The United States Supreme Court membership in 1973 at the time of Roe v. Wade.

The United States Supreme Court in 1973, at the time of the Roe v. Wade decision.

There were no paeans to sexual expression or women’s freedom in Roe v. Wade. Nixon appointee Harry Blackmun wrote mostly about doctors’ rights, ignoring arguments about women’s equality but concluding that “the right of personal privacy includes the abortion decision, but that this right is not unqualified and must be considered against important state interests in regulation.” The effect was sweeping: On a single day in 1973, all those 19th-century bans were wiped out, and states could only ban abortion at fetal viability.

Though history has nearly obscured it, Blackmun did not go out on a partisan limb. Five of the justices in the seven-justice majority in Roe v. Wade were appointed by Republicans. As recently as 1972, a Gallup poll had found that a majority of Americans (64 percent) thought “the decision to have an abortion should be made solely by a woman and her physician.” Republicans, at 68 percent, supported abortion rights most firmly of all.

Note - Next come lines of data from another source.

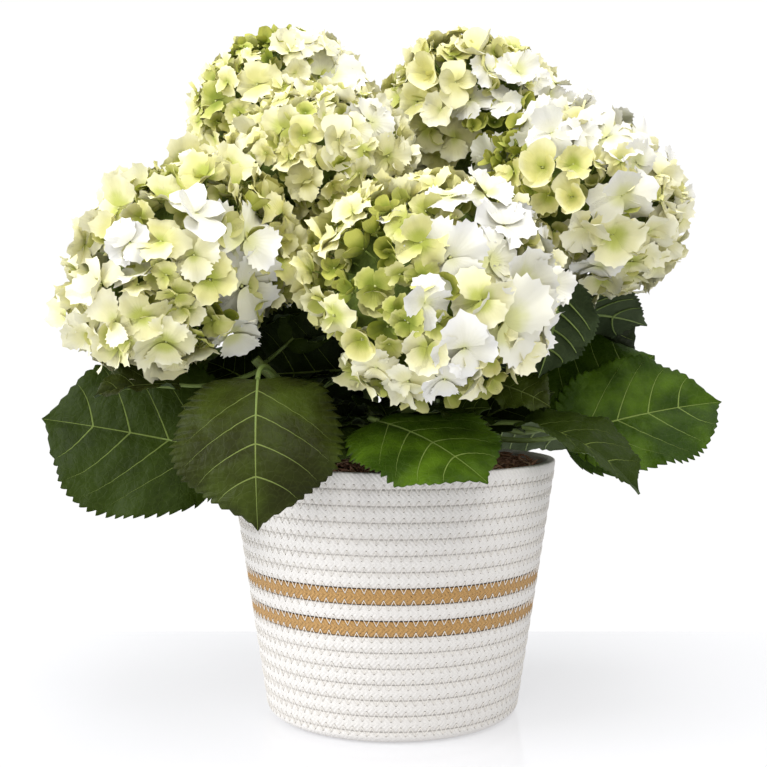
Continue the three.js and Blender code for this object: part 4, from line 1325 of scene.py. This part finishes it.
def petal_material(name, eye, middle, margin):
    """A petal finish that runs from the colour at the eye to the colour at the margin."""
    material, tree, shader = new_material(name, Roughness=0.6, Sheen_Weight=0.05, Specular_IOR_Level=0.3)
    colours = {"Eye": srgb(*eye), "Middle": srgb(*middle), "Margin": srgb(*margin)}
    colour = add_node(tree, "ShaderNodeGroup", colours, node_tree=PETAL)
    feed(tree, shader.inputs["Base Color"], colour.outputs["Color"])
    feed(tree, shader.inputs["Normal"], bump(tree, colour.outputs["Height"], 0.0001))
    return material


# Each tint: its finish, a floret's radius and its distance from the centre as shares of the head's reach,
# and its kind.
TINTS = {
    "white": (petal_material("petal_white", (216, 217, 156), (232, 230, 213), (236, 235, 230)),
              0.24, 0.94, "fringed"),
    "ivory": (petal_material("petal_ivory", (190, 196, 98), (231, 227, 177), (243, 240, 212)),
              0.205, 0.93, "rounded"),
    "cream": (petal_material("petal_cream", (172, 180, 76), (218, 214, 143), (239, 235, 190)),
              0.18, 0.92, "rounded"),
    "lime": (petal_material("petal_lime", (134, 147, 44), (182, 186, 90), (220, 217, 150)),
             0.14, 0.9, "rounded"),
    "green": (petal_material("petal_green", (96, 112, 26), (136, 147, 46), (184, 185, 84)),
              0.125, 0.87, "cupped"),
}
TINT_ORDER = list(TINTS)

# %% Seats for the florets
SEATS = {"outer": 900, "deep": 520}
ROOM = {"outer": 0.5, "deep": 0.62}  # the least distance of two florets as a share of both radii
DEEP_SHARE, DEEP_SIZE = 0.8, 0.14
# The small deep florets take greener, darker tints than the ones outside them: partly their own colour,
# partly painted shade deep in the head.
DEEP_TINTS = {"white": "cream", "ivory": "lime", "cream": "lime", "lime": "green", "green": "green"}
REACH_DOWN = 142
HEAD_ROOM, RIM_LIMIT, RIM_SHARE = 0.03, 0.99, 0.95
CANE_ROOM, LEAF_ROOM = 5.0, 2.6
DRAWING_IN, DRAWS = 0.975, 8
TILT, FLORET_SEED = 0.42, 40
TOWARDS_EYE = 0.9  # how strongly the listed florets turn to the front
EDGE_ON = 60  # a floret that looks up by more than this leaves room for others
# The lower outline of a head: how far right of its centre and how far above it, in mm.
HEM = {"front": ((-70, -52, -44, -7, 15, 55, 72), (-18, -25, -58, -68, -60, -38, -20))}

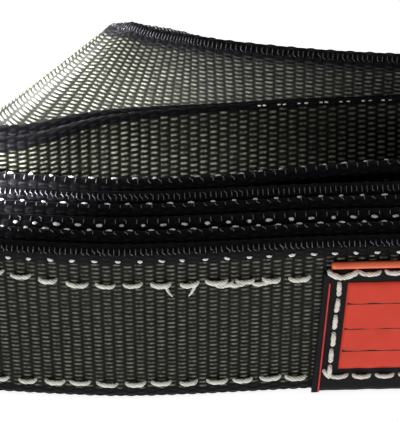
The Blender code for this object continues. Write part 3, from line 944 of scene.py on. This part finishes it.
# ---------------------------------------------------------------- floor, light, camera
scene = bpy.context.scene
FLOOR_HALF, FLOOR_Z = 4.0, -0.0004
floor_mesh = bpy.data.meshes.new("studio_floor")
floor_mesh.from_pydata([(x * FLOOR_HALF, y * FLOOR_HALF, FLOOR_Z)
                        for x, y in ((-1, -1), (1, -1), (1, 1), (-1, 1))], [], [(0, 1, 2, 3)])
floor = bpy.data.objects.new("studio_floor", floor_mesh)
scene.collection.objects.link(floor)
paint, _, shader = nodes_of("studio_floor")
shader.inputs["Base Color"].default_value = (0.94, 0.94, 0.94, 1)
shader.inputs["Roughness"].default_value = 0.95
shader.inputs["Specular IOR Level"].default_value = 0.0
shader.inputs["Emission Color"].default_value = (1, 1, 1, 1)
shader.inputs["Emission Strength"].default_value = 0.80
floor_mesh.materials.append(paint)

# a low sky over a floor that glows white, so that the dark webbing keeps its depth
world = bpy.data.worlds.new("studio")
scene.world = world
world.use_nodes = True
world.node_tree.nodes["Background"].inputs["Color"].default_value = (1, 1, 1, 1)
world.node_tree.nodes["Background"].inputs["Strength"].default_value = 0.24
scene.view_settings.view_transform = "Standard"


def area(name, place, target, width, power, spread=None):
    """A round white light, unseen by the camera; spread in degrees narrows its beam."""
    light = bpy.data.lights.new(name, "AREA")
    light.shape = "DISK"
    light.size = width
    light.energy = power
    if spread:
        light.spread = math.radians(spread)
    obj = bpy.data.objects.new(name, light)
    obj.location = place
    obj.rotation_euler = (Vector(target) - Vector(place)).to_track_quat("-Z", "Y").to_euler()
    obj.visible_camera = False
    scene.collection.objects.link(obj)


area("key", (-0.215, 0.030, 0.110), (-0.104, 0.026, 0.030), 0.04, 0.20, spread=25)
area("side", (-0.152, -0.065, 0.079), (-0.104, -0.030, 0.040), 0.02, 0.083, spread=44)
area("fill", (-0.35, -0.85, 0.19), (0.0, 0.0, 0.02), 0.35, 2.3)

camera_data = bpy.data.cameras.new("photo_view")
camera_data.lens = 215.5
camera_data.sensor_width = 36.0
camera_data.clip_end = 20.0
camera = bpy.data.objects.new("photo_view", camera_data)
camera.location = (-0.05103, -0.5080, 0.4705)
camera.rotation_euler = (math.radians(47.5), 0.0, 0.0)
scene.collection.objects.link(camera)
scene.camera = camera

Even the most casual news consumer knows that’s no longer the case, as abortion has become hopelessly partisan. Among most people, if not politicians, abortion is not nearly as controversial as the headlines might suggest. Around 1 in 4 women will have an abortion by the age of 45; until recently, the number was closer to 1 in 3.

The most recent Gallup data shows that exactly half of Americans say abortion should be “legal only under certain circumstances,” while a third say it should be legal in all circumstances. If you’re keeping track, that means that only a minority — 18 percent — want abortion banned entirely. And yet that view is represented by the president (who promised during the campaign to appoint justices who would overturn Roe v. Wade, and has already appointed one likely Roe skeptic) and majorities in Congress and statehouses. Indeed, “since Roe v. Wade,” says Guttmacher analyst Elizabeth Nash, “there have been 1,187 restrictions enacted at the state level.”

These days, not only do anti-abortion activists want the procedure to be illegal at any stage of pregnancy, they even want to redefine common forms of birth control, like the intrauterine device, or IUD, and emergency contraception as abortion. This view has quickly reached the mainstream. In 2012, the Republican nominee for president declared, “Contraception, it’s working just fine. Leave it alone.” Today, an opponent of contraception, Teresa Manning, heads the federal family planning program. Manning has said, “family planning is what occurs between a husband and a wife and God” and has opposed the use of contraceptives for years. America has come a long way since the days of “quickening.”